A vector space is the kind of mathematical space that we're familiar with; in such a space "3-dimensional" means that you can pick any point and describe its location very simply with just 3 numbers: you need some conventional basis of three orthogonal1 vectors, and then you just say "go 4' in direction ex , then 7' in direction ey and finally 2' in direction ez ." Important: this description is unique, i.e. once you've fixed your basis there's no different alternative way to describe that point. That means that, to get from one point to another one, you always have to travel that distance. There are no short-cuts, in the sense that you can always find the shortest route by just walking as staighly forwards as possible, namely in a straight line.

A manifold is more general. A manifold is locally a vector space. The usual example is the earth's surface: if you're just interested in a small area, you can easily make a map of it, which is a (bounded) 2-dimensional vector space. Still, the earth surface as a whole is not a vector space, but a 2-sphere.
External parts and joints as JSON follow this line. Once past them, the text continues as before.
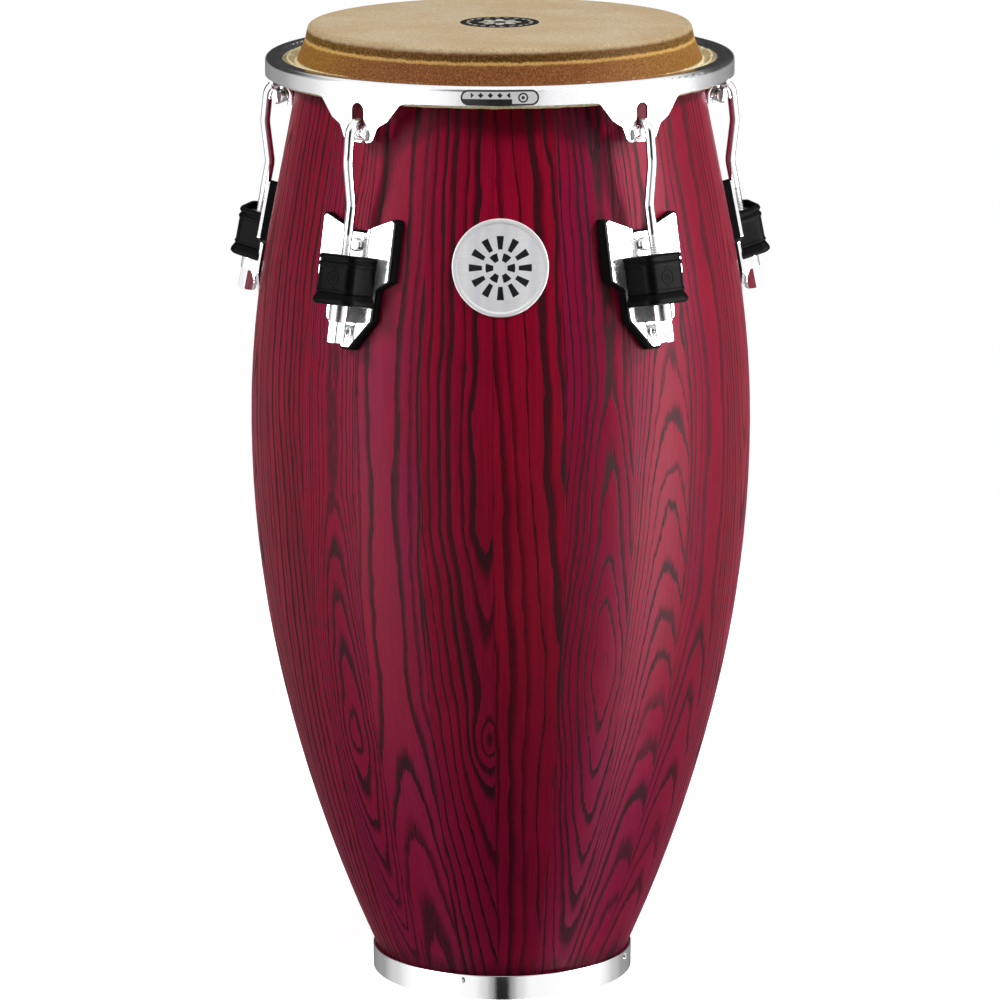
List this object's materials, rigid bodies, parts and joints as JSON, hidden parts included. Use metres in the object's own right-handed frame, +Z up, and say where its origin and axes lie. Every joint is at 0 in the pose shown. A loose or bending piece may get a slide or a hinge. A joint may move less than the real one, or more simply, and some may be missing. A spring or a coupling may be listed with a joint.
{
  "type": "conga drum",
  "caption": "Barrel-shaped hand drum: stained stave shell on a steel foot ring, rawhide head under a rolled rim drawn down by hook bolts with rubber-sleeved lugs.",
  "frame": {"origin": "on the drum's axis, at the floor, in the middle of the foot ring's lower face", "axes": "+Z up along the drum's axis; -Y is the front, with the badge and the rim label; one hook bolt is at the back, at +Y"},
  "size_m": [0.4294, 0.4187, 0.7622],
  "materials": {
    "shell_wood": "satin, crimson stain over open-grain ash",
    "foot_chrome": "polished",
    "screw_steel": "plated",
    "rawhide": "matt, mottled",
    "hoop_steel": "plain",
    "head_print": "printed disc",
    "rim_chrome": "polished",
    "label_print": "glossy domed label",
    "gasket_rubber": "matt",
    "lug_chrome": "polished",
    "sleeve_rubber": "satin moulded",
    "rod_chrome": "polished",
    "nut_chrome": "polished",
    "fastener_steel": "plated",
    "badge_metal": "brushed with a polished edge"
  },
  "bodies": {
    "shell": {"stave_01": "shell_wood", "stave_02": "shell_wood", "stave_03": "shell_wood", "stave_04": "shell_wood", "stave_05": "shell_wood", "stave_06": "shell_wood", "stave_07": "shell_wood", "stave_08": "shell_wood", "stave_09": "shell_wood", "stave_10": "shell_wood", "stave_11": "shell_wood", "stave_12": "shell_wood", "stave_13": "shell_wood", "stave_14": "shell_wood", "stave_15": "shell_wood", "stave_16": "shell_wood", "stave_17": "shell_wood", "stave_18": "shell_wood", "stave_19": "shell_wood", "stave_20": "shell_wood", "stave_21": "shell_wood", "stave_22": "shell_wood", "base_ring": "foot_chrome", "base_ring_screws": "screw_steel", "lug_gasket_1": "gasket_rubber", "lug_gasket_2": "gasket_rubber", "lug_gasket_3": "gasket_rubber", "lug_gasket_4": "gasket_rubber", "lug_gasket_5": "gasket_rubber", "lug_plate_1": "lug_chrome", "lug_plate_2": "lug_chrome", "lug_plate_3": "lug_chrome", "lug_plate_4": "lug_chrome", "lug_plate_5": "lug_chrome", "rubber_sleeve_1": "sleeve_rubber", "rubber_sleeve_2": "sleeve_rubber", "rubber_sleeve_3": "sleeve_rubber", "rubber_sleeve_4": "sleeve_rubber", "rubber_sleeve_5": "sleeve_rubber", "lug_bolts": "fastener_steel", "lug_backing_washers": "fastener_steel", "lug_backing_nuts": "fastener_steel", "badge": "badge_metal"},
    "rim": {"rim": "rim_chrome", "rim_label": "label_print", "head_skin": "rawhide", "flesh_hoop": "hoop_steel", "head_label": "head_print"},
    "hook_1": {"hook_bolt_1": "rod_chrome"},
    "nut_1": {"tuning_nut_1": "nut_chrome"},
    "hook_2": {"hook_bolt_2": "rod_chrome"},
    "nut_2": {"tuning_nut_2": "nut_chrome"},
    "hook_3": {"hook_bolt_3": "rod_chrome"},
    "nut_3": {"tuning_nut_3": "nut_chrome"},
    "hook_4": {"hook_bolt_4": "rod_chrome"},
    "nut_4": {"tuning_nut_4": "nut_chrome"},
    "hook_5": {"hook_bolt_5": "rod_chrome"},
    "nut_5": {"tuning_nut_5": "nut_chrome"}
  },
  "joints": [
    {"name": "rim_lift", "type": "slide", "parent": "shell", "child": "rim", "axis": [0, 0, 1], "range_m": [0, 0.00784]},
    {"name": "nut_1_turn", "type": "hinge", "parent": "shell", "child": "nut_1", "pos_m": [0.12397, -0.17063, 0.54895], "axis": [0.1172, -0.1613, -0.9799], "range_deg": [0, 2304]},
    {"name": "hook_1_slide", "type": "slide", "parent": "rim", "child": "hook_1", "axis": [-0.5878, 0.809, 0], "range_m": [0, 0.0016]},
    {"name": "nut_2_turn", "type": "hinge", "parent": "shell", "child": "nut_2", "pos_m": [0.20059, 0.06517, 0.54895], "axis": [0.1896, 0.0616, -0.9799], "range_deg": [0, 2304]},
    {"name": "hook_2_slide", "type": "slide", "parent": "rim", "child": "hook_2", "axis": [-0.9511, -0.309, 0], "range_m": [0, 0.0016]},
    {"name": "nut_3_turn", "type": "hinge", "parent": "shell", "child": "nut_3", "pos_m": [0, 0.21091, 0.54895], "axis": [0, 0.1994, -0.9799], "range_deg": [0, 2304]},
    {"name": "hook_3_slide", "type": "slide", "parent": "rim", "child": "hook_3", "axis": [0, -1, 0], "range_m": [0, 0.0016]},
    {"name": "nut_4_turn", "type": "hinge", "parent": "shell", "child": "nut_4", "pos_m": [-0.20059, 0.06517, 0.54895], "axis": [-0.1896, 0.0616, -0.9799], "range_deg": [0, 2304]},
    {"name": "hook_4_slide", "type": "slide", "parent": "rim", "child": "hook_4", "axis": [0.9511, -0.309, 0], "range_m": [0, 0.0016]},
    {"name": "nut_5_turn", "type": "hinge", "parent": "shell", "child": "nut_5", "pos_m": [-0.12397, -0.17063, 0.54895], "axis": [-0.1172, -0.1613, -0.9799], "range_deg": [0, 2304]},
    {"name": "hook_5_slide", "type": "slide", "parent": "rim", "child": "hook_5", "axis": [0.5878, 0.809, 0], "range_m": [0, 0.0016]}
  ],
  "couplings": [
    {"joint": "nut_1_turn", "follows": "rim_lift", "rad_per_m": 5126.5},
    {"joint": "hook_1_slide", "follows": "rim_lift", "ratio": 0.20345},
    {"joint": "nut_2_turn", "follows": "rim_lift", "rad_per_m": 5126.5},
    {"joint": "hook_2_slide", "follows": "rim_lift", "ratio": 0.20345},
    {"joint": "nut_3_turn", "follows": "rim_lift", "rad_per_m": 5126.5},
    {"joint": "hook_3_slide", "follows": "rim_lift", "ratio": 0.20345},
    {"joint": "nut_4_turn", "follows": "rim_lift", "rad_per_m": 5126.5},
    {"joint": "hook_4_slide", "follows": "rim_lift", "ratio": 0.20345},
    {"joint": "nut_5_turn", "follows": "rim_lift", "rad_per_m": 5126.5},
    {"joint": "hook_5_slide", "follows": "rim_lift", "ratio": 0.20345}
  ]
}
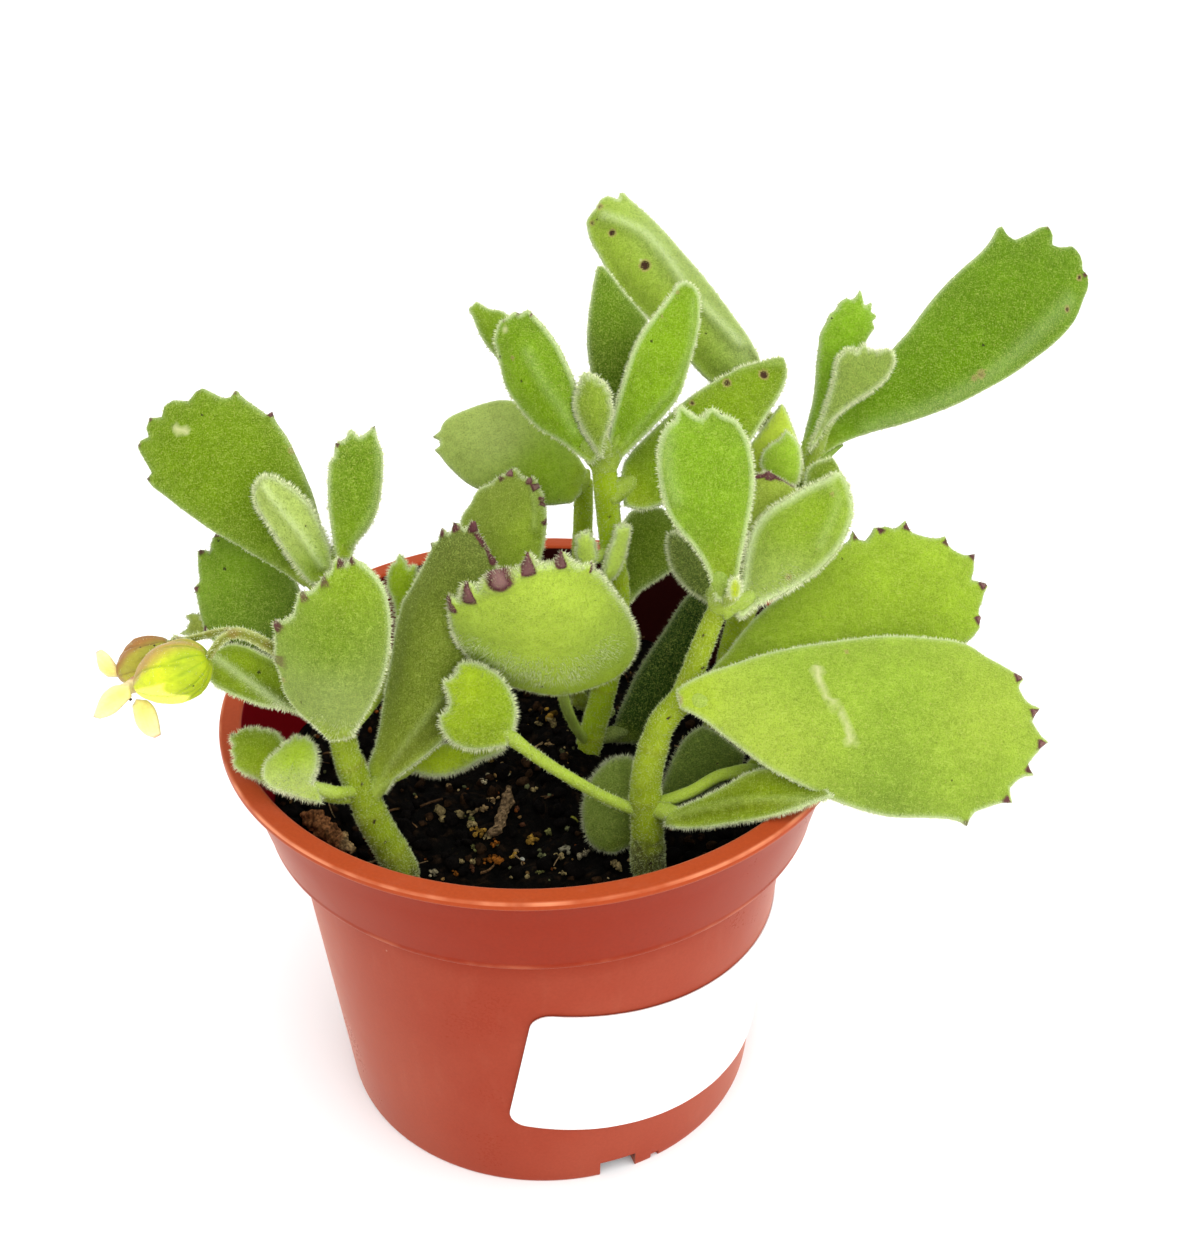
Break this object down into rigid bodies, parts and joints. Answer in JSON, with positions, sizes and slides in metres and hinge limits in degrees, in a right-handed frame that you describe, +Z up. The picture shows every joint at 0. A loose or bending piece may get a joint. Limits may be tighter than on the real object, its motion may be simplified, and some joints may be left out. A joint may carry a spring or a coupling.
{
  "type": "potted succulent",
  "caption": "Bear's paw succulent: downy, toothed, paddle-shaped leaves on upright stems, growing in soil in a tapered terracotta-coloured plastic nursery pot with a blank label.",
  "frame": {"origin": "centre of the pot's underside, on the surface it stands on", "axes": "+Z up along the axis of the pot, -Y towards the front where the picture was taken from, +X to the right of the front"},
  "size_m": [0.1606, 0.104, 0.1475],
  "materials": {
    "pot_plastic": "satin moulded polypropylene, terracotta coloured",
    "potting_mix": "damp peat and bark mix with tan grit",
    "label_paper": "satin adhesive paper label, blank",
    "stem": "downy green stem",
    "leaf": "felted fleshy leaf",
    "leaf_shaded": "felted fleshy leaf, darker",
    "leaf_pale": "felted fleshy leaf, grey green",
    "flower_stalk": "downy stalk",
    "flower_bud": "downy ribbed bud",
    "petal": "soft matt petal",
    "bark": "rough bark"
  },
  "bodies": {
    "root": {"pot": "pot_plastic", "soil": "potting_mix", "label_blank": "label_paper", "stem_left": "stem", "stem_centre": "stem", "stem_right": "stem", "stem_back_right": "stem", "stem_back_centre": "stem", "leaf_upper_left_large": "leaf", "leaf_upper_left_small_folded": "leaf", "leaf_upper_left_small_upright": "leaf", "leaf_left_dark": "leaf_shaded", "leaf_left_front": "leaf", "leaf_left_low_trough": "leaf", "leaf_left_hidden_tip": "leaf_shaded", "leaf_low_left_a": "leaf", "leaf_low_left_b": "leaf", "leaf_centre_left_large": "leaf", "leaf_centre_left_back_folded": "leaf", "leaf_left_behind_small": "leaf", "leaf_centre_front_round": "leaf", "leaf_low_centre_round": "leaf", "leaf_low_centre_under": "leaf_shaded", "leaf_stem2_bud_left": "leaf", "leaf_stem2_bud_right": "leaf", "leaf_top_centre_left": "leaf", "leaf_top_centre_left_behind": "leaf", "bud_top_centre": "leaf", "leaf_top_centre_right": "leaf", "leaf_top_back": "leaf", "leaf_top_right_broad": "leaf", "leaf_mid_right_olive": "leaf", "leaf_shadow_large": "leaf_shaded", "leaf_right_furry_behind": "leaf_shaded", "leaf_right_front_tall": "leaf", "leaf_right_upper": "leaf", "bud_right_tiny": "leaf", "leaf_right_purple_edged": "leaf", "leaf_right_small_folded": "leaf", "leaf_right_small_behind": "leaf", "leaf_right_back_fragment": "leaf_shaded", "leaf_back_right_large": "leaf", "leaf_back_right_upright": "leaf", "leaf_back_right_furry": "leaf_pale", "leaf_back_long": "leaf_pale", "leaf_back_left_pale": "leaf_pale", "leaf_right_large_back": "leaf", "leaf_right_large_front": "leaf", "leaf_low_right_trough": "leaf", "leaf_low_right_under": "leaf_shaded", "leaf_low_shadow_left": "leaf_shaded", "leaf_low_shadow_right": "leaf_shaded", "flower_stalk": "flower_stalk", "flower_bud_front": "flower_bud", "flower_bud_back": "flower_bud", "bark_chip": "bark", "twig_bit": "bark", "petal_upper": "petal", "petal_lower_left": "petal", "petal_lower_right": "petal"}
  },
  "joints": []
}
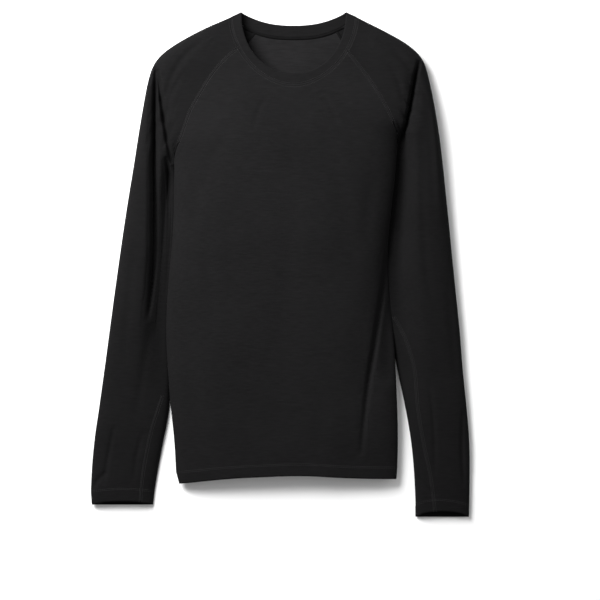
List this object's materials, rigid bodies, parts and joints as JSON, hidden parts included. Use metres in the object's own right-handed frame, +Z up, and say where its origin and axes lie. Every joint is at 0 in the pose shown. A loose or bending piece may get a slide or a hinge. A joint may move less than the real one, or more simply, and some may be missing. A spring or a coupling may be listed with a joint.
{
  "type": "base layer top",
  "caption": "Men's long-sleeved crew-neck base layer top in near-black jersey with raglan sleeves, lying on its back.",
  "frame": {"origin": "middle of the underside, where the top lies on a surface", "axes": "+Y from the hem towards the neck, +Z up from the surface, +X towards the wearer's left"},
  "size_m": [0.5922, 0.7886, 0.0452],
  "materials": {
    "jersey": "matte",
    "rib": "matte"
  },
  "bodies": {
    "root": {"front": "jersey", "back": "jersey", "sleeve_right": "jersey", "sleeve_left": "jersey", "neckband": "rib"}
  },
  "joints": []
}
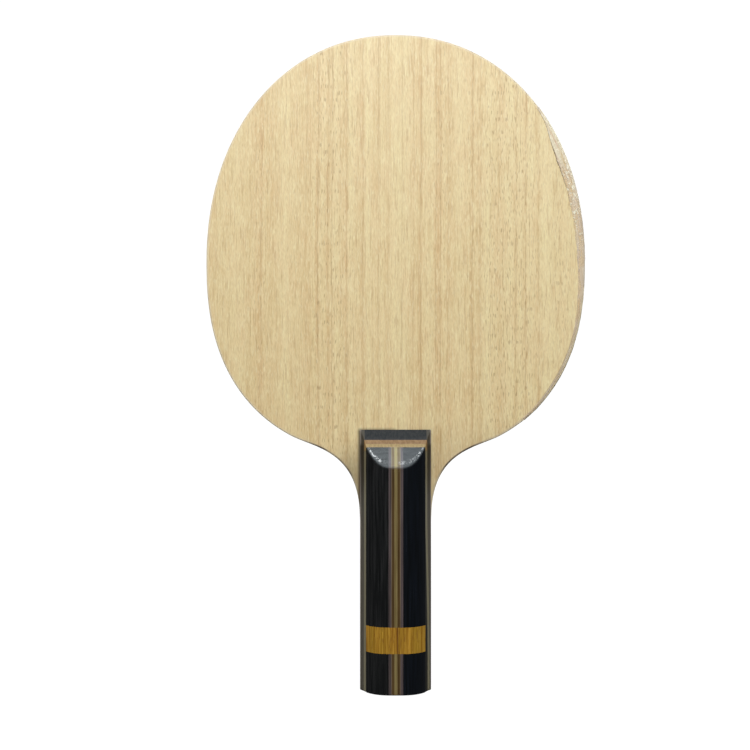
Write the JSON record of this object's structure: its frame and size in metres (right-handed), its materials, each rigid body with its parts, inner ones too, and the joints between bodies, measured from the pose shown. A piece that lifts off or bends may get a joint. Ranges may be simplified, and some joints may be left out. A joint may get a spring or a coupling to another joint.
{
  "type": "table tennis blade",
  "caption": "Table tennis blade: oval wooden head of laminated plies with a straight handle of two striped scales, bevelled at the top and crossed by a gold band.",
  "frame": {"origin": "middle of the flat butt end, on the core's mid-plane", "axes": "+Z from the butt to the head's tip, -Y out of the front playing face, +X to the right as seen facing the front face"},
  "size_m": [0.1505, 0.0232, 0.26],
  "materials": {
    "kiri": "unfinished",
    "limba": "unfinished",
    "fibre_cloth": "woven fibre set in glue",
    "koto": "fine sanded, unvarnished",
    "dark_base": "dyed, satin varnish",
    "tan_veneer": "satin varnish",
    "cream_veneer": "satin varnish",
    "black_wood": "dyed, gloss varnish",
    "mauve_strip": "dyed, gloss varnish",
    "light_line": "gloss varnish",
    "brown_strip": "gloss varnish",
    "cream_strip": "gloss varnish",
    "gold_wood": "gloss varnish",
    "clear_film": "clear, crinkled"
  },
  "bodies": {
    "root": {"core_ply": "kiri", "front_inner_ply": "limba", "front_fibre_layer": "fibre_cloth", "front_outer_ply": "koto", "back_inner_ply": "limba", "back_fibre_layer": "fibre_cloth", "back_outer_ply": "koto", "front_base_layer": "dark_base", "front_tan_veneer": "tan_veneer", "front_cream_veneer": "cream_veneer", "front_gold_band": "gold_wood", "front_cream_strip_upper": "cream_strip", "front_left_brown_strip_upper": "brown_strip", "front_left_light_line_upper": "light_line", "front_left_mauve_strip_upper": "mauve_strip", "front_left_black_block_upper": "black_wood", "front_right_brown_strip_upper": "brown_strip", "front_right_light_line_upper": "light_line", "front_right_mauve_strip_upper": "mauve_strip", "front_right_black_block_upper": "black_wood", "front_cream_strip_lower": "cream_strip", "front_left_brown_strip_lower": "brown_strip", "front_left_light_line_lower": "light_line", "front_left_mauve_strip_lower": "mauve_strip", "front_left_black_block_lower": "black_wood", "front_right_brown_strip_lower": "brown_strip", "front_right_light_line_lower": "light_line", "front_right_mauve_strip_lower": "mauve_strip", "front_right_black_block_lower": "black_wood", "back_base_layer": "dark_base", "back_tan_veneer": "tan_veneer", "back_cream_veneer": "cream_veneer", "back_gold_band": "gold_wood", "back_cream_strip_upper": "cream_strip", "back_left_brown_strip_upper": "brown_strip", "back_left_light_line_upper": "light_line", "back_left_mauve_strip_upper": "mauve_strip", "back_left_black_block_upper": "black_wood", "back_right_brown_strip_upper": "brown_strip", "back_right_light_line_upper": "light_line", "back_right_mauve_strip_upper": "mauve_strip", "back_right_black_block_upper": "black_wood", "back_cream_strip_lower": "cream_strip", "back_left_brown_strip_lower": "brown_strip", "back_left_light_line_lower": "light_line", "back_left_mauve_strip_lower": "mauve_strip", "back_left_black_block_lower": "black_wood", "back_right_brown_strip_lower": "brown_strip", "back_right_light_line_lower": "light_line", "back_right_mauve_strip_lower": "mauve_strip", "back_right_black_block_lower": "black_wood", "rim_film": "clear_film"}
  },
  "joints": []
}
That's a very simple manifold: its fundamental group is trivial, which means that there is still a unique shortest way that can be found by going as straightly as possible, i.e. to be found by tightening a string between the two points on a globe. However there exist more complicated manifolds, for example the 2-torus; think of a doughnut's surface. On such a manifold, there are multiple topologically different ways to go, and it's not possible to, and it's not possible to determine the shortest route by pulling a single string. Now it might be possible that one knew only about one of the possible routes, and be utterly surprised that there was a shorter way all the time: a shortcut.

What does this have to do with dimensions? The thing is, we know pretty certain that "our normal" 3-dimensional space has no such notrivial topological features, so if there were to be shortcuts they'd need to be embedded in a higher-dimensional space that we can't observe right now. That's the "extra-dimension".


1Actually, linearly independent is sufficient.